Internal model and saturating actuation in human operation from view of human-adaptive mechatronics

Human-adaptive mechatronics (HAM) is the area of mechatronics which adapts to the operator skill and assists its improvement. The analysis of human control action is one of the fundamental problems in the study of HAM. A special feature of human control action is the action being saturated with respect to the amplitude and velocity. At the same time, the human does not pay attention continuously to the response but intermittently scans and gets the information. In this paper, the continuous control action based on the scanned information is studied, and the desired trajectory of the human control action is considered to be generated by the closed-loop system including the internal model in the feedback path.
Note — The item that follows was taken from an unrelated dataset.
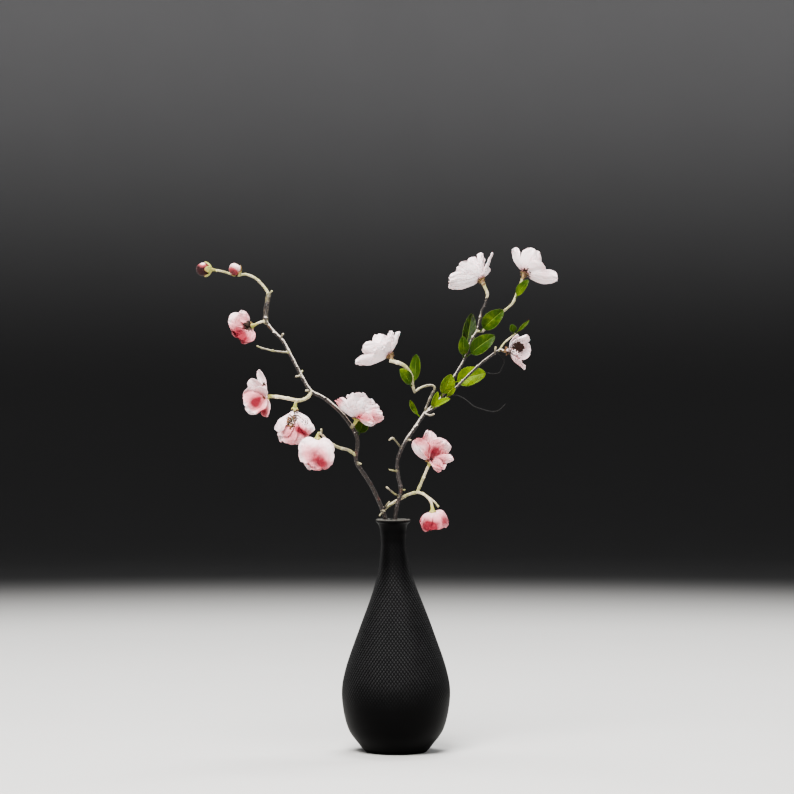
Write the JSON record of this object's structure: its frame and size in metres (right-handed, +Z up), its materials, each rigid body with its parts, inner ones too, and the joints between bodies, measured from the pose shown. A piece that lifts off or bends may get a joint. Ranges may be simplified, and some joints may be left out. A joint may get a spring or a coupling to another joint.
{
  "type": "vase of flowers",
  "caption": "Black bottle vase of water holding spring branches: zigzag woody stems with open and drooping cup blossoms on small calyxes, round buds, oval leaves, twigs and curling tendrils.",
  "frame": {"origin": "middle of the flat foot of the vase, on the surface it stands on", "axes": "+Z up, -Y towards the front, +X to the right as seen from the front"},
  "size_m": [0.3119, 0.0955, 0.4344],
  "materials": {
    "black_glaze": "satin black glaze over a fine raised lattice",
    "water": "clear still water",
    "bark": "grey-brown bark, paler on young shoots",
    "calyx": "matt yellow-green sepals",
    "rose_petal": "soft petals, rose fading to nearly white",
    "white_petal": "soft petals, nearly white",
    "leaf": "glossy green with a paler midrib"
  },
  "bodies": {
    "root": {"vase": "black_glaze", "water": "water", "branch_left": "bark", "branch_right": "bark", "bud_tip_petals": "rose_petal", "bud_tip_calyx": "calyx", "bud_arc_petals": "rose_petal", "bud_arc_calyx": "calyx", "left_upper_petals": "rose_petal", "left_upper_calyx": "calyx", "left_outer_petals": "rose_petal", "left_outer_calyx": "calyx", "left_hanging_petals": "rose_petal", "left_hanging_calyx": "calyx", "left_drooping_petals": "rose_petal", "left_drooping_calyx": "calyx", "left_knee_petals": "rose_petal", "left_knee_calyx": "calyx", "spray_open_petals": "rose_petal", "spray_open_calyx": "calyx", "spray_drooping_petals": "rose_petal", "spray_drooping_calyx": "calyx", "right_near_petals": "white_petal", "right_near_calyx": "calyx", "right_top_petals": "white_petal", "right_top_calyx": "calyx", "right_far_petals": "white_petal", "right_far_calyx": "calyx", "right_low_petals": "white_petal", "right_low_calyx": "calyx", "leaf_near_left": "leaf", "leaf_near_right": "leaf", "leaf_trunk": "leaf", "leaf_fork_upright": "leaf", "leaf_fork_low": "leaf", "leaf_limb_sliver": "leaf", "leaf_limb_left": "leaf", "leaf_limb_right": "leaf", "leaf_tall": "leaf", "leaf_node_left": "leaf", "leaf_node_right": "leaf", "leaf_twig": "leaf", "leaf_bract": "leaf", "leaf_end": "leaf", "leaf_end_side": "leaf", "leaf_knee": "leaf"}
  },
  "joints": []
}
Since the visual information is scanned intermittently, the closed-loop reference generator is considered as a sampled-hold system. The feedforward function of the cerebellum can be interpreted as the reference generator with a long scanning interval for the skilled operation. The saturating control action causing the pilot-induced oscillation is studied by taking the swing-up control of a single pendulum from the pendant to the upright position as an example. The two swing-up control laws are studied for reachability of the unstable nonlinear pendulum. One is the linear combination of sine function of the position and angular velocity, and the other is the variable-structure control for the sliding-mode function similar to the linear combination control law. The reachability is analyzed successfully by the color map.